## What the exercise asks
Find the lines that contain the word "source" and copy each one.

=-=-=

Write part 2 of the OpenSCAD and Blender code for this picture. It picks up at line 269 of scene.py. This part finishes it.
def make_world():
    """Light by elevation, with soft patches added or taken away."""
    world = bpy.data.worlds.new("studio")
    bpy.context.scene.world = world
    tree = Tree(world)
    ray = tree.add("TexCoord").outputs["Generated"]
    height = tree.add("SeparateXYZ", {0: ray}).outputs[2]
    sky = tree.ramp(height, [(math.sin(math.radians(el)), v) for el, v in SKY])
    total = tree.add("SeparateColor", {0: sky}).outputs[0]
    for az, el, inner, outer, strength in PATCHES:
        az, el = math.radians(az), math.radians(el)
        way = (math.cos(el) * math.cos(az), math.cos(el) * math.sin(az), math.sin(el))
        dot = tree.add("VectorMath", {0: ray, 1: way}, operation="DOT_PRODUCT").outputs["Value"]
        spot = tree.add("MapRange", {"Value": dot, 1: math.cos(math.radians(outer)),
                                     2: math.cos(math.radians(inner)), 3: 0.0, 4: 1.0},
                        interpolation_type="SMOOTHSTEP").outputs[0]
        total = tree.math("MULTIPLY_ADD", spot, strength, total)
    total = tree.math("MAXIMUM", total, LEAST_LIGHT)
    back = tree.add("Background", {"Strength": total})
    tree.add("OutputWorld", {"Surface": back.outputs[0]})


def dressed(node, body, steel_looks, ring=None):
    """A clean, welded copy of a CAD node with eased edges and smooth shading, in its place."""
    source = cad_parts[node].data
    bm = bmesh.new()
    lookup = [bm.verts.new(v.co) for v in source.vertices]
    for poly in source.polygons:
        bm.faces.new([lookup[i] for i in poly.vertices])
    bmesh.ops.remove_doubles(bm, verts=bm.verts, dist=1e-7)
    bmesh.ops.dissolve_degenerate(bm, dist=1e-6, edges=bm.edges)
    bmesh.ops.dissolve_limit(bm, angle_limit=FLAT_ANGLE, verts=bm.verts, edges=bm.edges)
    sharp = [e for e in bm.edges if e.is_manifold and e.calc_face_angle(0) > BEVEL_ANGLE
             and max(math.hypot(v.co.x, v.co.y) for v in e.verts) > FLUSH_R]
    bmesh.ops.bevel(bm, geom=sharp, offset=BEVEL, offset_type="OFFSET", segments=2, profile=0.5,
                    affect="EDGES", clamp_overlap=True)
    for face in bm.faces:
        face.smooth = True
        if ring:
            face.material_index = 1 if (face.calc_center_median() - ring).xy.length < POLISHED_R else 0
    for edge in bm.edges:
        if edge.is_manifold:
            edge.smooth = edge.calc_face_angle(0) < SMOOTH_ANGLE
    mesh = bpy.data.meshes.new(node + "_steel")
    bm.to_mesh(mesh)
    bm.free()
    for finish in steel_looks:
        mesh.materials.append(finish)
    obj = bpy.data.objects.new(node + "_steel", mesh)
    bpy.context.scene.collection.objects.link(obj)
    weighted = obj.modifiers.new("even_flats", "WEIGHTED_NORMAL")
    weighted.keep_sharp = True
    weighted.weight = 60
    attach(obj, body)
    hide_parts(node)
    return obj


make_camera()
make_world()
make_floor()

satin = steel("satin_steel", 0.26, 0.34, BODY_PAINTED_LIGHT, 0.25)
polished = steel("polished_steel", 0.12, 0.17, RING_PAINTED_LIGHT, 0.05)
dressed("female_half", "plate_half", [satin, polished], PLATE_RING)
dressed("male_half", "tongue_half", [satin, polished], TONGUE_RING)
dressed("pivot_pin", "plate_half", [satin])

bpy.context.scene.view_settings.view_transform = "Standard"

=-=-=

## Reply to the task
    source = cad_parts[node].data
    lookup = [bm.verts.new(v.co) for v in source.vertices]
    for poly in source.polygons:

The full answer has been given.